--- Given information ---
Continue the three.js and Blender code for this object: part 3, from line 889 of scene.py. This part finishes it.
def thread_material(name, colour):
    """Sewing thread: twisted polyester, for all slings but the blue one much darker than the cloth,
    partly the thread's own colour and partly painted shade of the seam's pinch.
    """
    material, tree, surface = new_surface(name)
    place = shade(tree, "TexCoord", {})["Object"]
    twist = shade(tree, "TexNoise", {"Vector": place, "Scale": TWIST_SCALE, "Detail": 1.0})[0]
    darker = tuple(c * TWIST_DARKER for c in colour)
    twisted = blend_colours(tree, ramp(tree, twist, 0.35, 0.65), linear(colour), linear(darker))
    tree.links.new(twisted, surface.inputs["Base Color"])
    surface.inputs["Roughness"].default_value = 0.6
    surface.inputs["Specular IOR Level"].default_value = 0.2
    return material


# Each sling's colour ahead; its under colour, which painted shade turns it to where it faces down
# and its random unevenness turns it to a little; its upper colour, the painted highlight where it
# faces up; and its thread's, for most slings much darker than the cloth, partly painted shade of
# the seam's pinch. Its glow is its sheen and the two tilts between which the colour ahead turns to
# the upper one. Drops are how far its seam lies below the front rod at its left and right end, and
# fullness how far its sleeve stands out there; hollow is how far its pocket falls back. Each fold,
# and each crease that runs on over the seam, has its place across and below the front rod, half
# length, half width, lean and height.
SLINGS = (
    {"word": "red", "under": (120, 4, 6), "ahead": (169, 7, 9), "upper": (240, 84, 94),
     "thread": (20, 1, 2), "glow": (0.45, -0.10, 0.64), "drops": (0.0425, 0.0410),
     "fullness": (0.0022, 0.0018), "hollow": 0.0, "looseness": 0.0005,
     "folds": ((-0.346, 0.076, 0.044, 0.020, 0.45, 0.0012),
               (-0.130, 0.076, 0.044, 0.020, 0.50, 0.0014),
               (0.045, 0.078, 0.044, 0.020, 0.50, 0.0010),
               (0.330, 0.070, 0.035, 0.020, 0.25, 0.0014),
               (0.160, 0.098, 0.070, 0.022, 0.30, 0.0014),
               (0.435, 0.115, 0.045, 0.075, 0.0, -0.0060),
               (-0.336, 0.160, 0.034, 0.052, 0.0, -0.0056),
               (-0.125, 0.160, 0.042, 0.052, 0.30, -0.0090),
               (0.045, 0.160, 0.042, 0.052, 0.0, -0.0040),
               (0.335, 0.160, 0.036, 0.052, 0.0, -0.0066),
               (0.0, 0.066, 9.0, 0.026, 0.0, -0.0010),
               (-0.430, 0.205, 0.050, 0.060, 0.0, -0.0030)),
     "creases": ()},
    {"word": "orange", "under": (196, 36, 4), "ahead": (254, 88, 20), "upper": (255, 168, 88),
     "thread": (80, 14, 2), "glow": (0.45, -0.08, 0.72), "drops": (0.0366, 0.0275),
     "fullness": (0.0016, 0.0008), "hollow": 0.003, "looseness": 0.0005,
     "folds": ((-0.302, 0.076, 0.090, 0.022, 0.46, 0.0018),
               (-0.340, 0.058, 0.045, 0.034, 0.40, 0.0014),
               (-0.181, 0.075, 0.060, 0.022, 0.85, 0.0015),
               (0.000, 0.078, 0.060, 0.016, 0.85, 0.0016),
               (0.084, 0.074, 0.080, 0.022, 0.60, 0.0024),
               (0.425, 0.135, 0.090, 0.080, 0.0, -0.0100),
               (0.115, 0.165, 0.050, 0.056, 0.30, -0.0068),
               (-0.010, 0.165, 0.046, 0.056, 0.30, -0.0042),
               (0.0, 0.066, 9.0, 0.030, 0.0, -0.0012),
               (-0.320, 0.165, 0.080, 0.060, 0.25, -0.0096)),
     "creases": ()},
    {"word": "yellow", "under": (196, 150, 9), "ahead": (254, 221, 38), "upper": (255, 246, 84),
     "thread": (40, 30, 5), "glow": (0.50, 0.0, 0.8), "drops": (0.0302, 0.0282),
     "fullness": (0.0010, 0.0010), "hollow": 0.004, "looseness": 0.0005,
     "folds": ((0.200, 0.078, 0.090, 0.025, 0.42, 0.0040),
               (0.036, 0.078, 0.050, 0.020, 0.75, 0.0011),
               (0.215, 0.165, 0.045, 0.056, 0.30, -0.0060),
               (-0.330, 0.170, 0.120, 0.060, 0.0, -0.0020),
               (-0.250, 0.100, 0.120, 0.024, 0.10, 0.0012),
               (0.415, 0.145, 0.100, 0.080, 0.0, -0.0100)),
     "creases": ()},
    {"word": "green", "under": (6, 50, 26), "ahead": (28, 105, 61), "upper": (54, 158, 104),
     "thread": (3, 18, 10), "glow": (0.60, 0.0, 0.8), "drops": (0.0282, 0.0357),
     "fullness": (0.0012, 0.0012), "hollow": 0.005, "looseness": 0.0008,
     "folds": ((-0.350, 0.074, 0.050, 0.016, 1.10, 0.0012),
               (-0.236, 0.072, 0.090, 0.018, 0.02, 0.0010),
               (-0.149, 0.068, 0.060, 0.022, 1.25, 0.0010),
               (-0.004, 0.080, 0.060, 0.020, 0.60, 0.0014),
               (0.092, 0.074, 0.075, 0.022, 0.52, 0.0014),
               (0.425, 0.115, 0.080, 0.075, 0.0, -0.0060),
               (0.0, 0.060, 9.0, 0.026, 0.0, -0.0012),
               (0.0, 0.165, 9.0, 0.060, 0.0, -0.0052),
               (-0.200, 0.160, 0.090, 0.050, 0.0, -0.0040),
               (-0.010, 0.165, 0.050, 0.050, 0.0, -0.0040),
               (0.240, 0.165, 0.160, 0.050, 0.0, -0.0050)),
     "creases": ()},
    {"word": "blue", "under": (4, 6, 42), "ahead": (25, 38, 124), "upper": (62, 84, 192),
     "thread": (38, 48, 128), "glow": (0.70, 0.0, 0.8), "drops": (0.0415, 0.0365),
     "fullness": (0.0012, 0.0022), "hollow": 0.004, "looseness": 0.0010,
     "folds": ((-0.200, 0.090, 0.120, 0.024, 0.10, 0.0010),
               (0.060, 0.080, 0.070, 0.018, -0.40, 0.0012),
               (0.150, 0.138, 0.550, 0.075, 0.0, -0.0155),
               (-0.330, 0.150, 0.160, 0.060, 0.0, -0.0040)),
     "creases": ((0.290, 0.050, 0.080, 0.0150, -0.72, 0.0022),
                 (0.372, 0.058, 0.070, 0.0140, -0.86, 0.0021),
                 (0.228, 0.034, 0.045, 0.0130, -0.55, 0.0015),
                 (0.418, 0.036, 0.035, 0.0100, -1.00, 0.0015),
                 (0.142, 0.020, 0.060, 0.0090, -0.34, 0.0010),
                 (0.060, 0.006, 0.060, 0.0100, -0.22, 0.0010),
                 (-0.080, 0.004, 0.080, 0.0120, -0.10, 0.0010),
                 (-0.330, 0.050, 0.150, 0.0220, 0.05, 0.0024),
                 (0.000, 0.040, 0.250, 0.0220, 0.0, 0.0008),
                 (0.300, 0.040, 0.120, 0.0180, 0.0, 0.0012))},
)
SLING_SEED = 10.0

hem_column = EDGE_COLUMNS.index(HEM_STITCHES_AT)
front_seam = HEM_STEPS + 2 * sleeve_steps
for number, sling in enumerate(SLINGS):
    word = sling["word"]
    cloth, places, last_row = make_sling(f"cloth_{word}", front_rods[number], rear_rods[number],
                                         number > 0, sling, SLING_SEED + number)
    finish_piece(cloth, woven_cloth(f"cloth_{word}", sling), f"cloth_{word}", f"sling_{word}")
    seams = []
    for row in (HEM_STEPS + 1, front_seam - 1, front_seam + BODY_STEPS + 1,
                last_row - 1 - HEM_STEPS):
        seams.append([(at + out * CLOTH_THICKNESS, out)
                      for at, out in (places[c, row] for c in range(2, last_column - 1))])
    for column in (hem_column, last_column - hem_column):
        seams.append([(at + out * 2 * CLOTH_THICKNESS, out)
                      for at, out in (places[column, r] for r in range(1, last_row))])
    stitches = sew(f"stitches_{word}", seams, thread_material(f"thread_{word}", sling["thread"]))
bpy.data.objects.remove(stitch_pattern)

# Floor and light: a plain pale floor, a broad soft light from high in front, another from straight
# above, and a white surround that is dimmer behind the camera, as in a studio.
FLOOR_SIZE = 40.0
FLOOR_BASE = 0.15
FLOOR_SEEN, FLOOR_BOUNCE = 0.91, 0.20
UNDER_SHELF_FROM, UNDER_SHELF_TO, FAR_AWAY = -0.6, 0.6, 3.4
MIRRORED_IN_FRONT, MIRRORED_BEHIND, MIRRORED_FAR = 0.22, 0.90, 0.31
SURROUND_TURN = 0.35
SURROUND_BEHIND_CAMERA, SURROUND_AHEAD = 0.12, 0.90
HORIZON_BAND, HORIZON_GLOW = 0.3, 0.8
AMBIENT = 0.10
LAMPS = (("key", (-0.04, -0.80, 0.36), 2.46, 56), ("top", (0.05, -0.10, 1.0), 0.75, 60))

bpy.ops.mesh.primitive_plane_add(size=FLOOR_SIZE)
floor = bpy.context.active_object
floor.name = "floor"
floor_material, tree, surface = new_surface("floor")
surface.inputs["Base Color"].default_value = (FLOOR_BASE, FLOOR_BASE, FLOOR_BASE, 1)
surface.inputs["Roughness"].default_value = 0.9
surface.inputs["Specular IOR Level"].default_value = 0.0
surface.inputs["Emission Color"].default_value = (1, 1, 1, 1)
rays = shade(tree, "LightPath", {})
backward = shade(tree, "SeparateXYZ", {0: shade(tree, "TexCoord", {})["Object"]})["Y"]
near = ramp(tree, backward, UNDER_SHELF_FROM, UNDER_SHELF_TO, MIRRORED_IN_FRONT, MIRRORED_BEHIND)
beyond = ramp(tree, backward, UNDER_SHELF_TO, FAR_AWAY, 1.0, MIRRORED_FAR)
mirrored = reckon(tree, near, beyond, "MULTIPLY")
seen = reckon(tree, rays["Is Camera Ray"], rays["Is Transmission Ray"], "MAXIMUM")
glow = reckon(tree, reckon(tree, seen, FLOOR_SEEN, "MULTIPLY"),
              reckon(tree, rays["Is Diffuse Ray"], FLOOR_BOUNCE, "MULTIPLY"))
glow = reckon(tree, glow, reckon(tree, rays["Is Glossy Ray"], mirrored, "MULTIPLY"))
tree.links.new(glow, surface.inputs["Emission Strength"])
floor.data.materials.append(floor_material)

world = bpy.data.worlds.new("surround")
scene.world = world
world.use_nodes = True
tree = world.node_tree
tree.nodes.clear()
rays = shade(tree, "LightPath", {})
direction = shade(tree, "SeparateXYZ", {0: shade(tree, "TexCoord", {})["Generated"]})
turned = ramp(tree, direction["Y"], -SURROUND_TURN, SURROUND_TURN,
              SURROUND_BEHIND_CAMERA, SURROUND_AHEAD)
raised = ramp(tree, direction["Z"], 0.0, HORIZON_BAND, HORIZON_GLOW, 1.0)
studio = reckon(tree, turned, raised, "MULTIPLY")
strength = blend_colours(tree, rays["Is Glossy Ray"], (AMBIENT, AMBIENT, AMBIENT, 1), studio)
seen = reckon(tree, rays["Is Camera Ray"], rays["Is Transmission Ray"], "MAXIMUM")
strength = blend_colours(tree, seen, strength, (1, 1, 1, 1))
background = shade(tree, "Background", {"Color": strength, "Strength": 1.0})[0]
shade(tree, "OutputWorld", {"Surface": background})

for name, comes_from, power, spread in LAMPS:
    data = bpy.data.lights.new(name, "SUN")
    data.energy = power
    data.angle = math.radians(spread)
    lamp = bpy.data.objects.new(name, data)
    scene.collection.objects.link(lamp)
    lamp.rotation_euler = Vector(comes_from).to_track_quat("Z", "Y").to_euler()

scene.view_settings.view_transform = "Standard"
---
What is needed:
Print only the lines that run from the start of the listing to the line bearing "return material"; please keep the first line and that last one, exactly as they appear.

Completed exercise:
Continue the three.js and Blender code for this object: part 3, from line 889 of scene.py. This part finishes it.
def thread_material(name, colour):
    """Sewing thread: twisted polyester, for all slings but the blue one much darker than the cloth,
    partly the thread's own colour and partly painted shade of the seam's pinch.
    """
    material, tree, surface = new_surface(name)
    place = shade(tree, "TexCoord", {})["Object"]
    twist = shade(tree, "TexNoise", {"Vector": place, "Scale": TWIST_SCALE, "Detail": 1.0})[0]
    darker = tuple(c * TWIST_DARKER for c in colour)
    twisted = blend_colours(tree, ramp(tree, twist, 0.35, 0.65), linear(colour), linear(darker))
    tree.links.new(twisted, surface.inputs["Base Color"])
    surface.inputs["Roughness"].default_value = 0.6
    surface.inputs["Specular IOR Level"].default_value = 0.2
    return material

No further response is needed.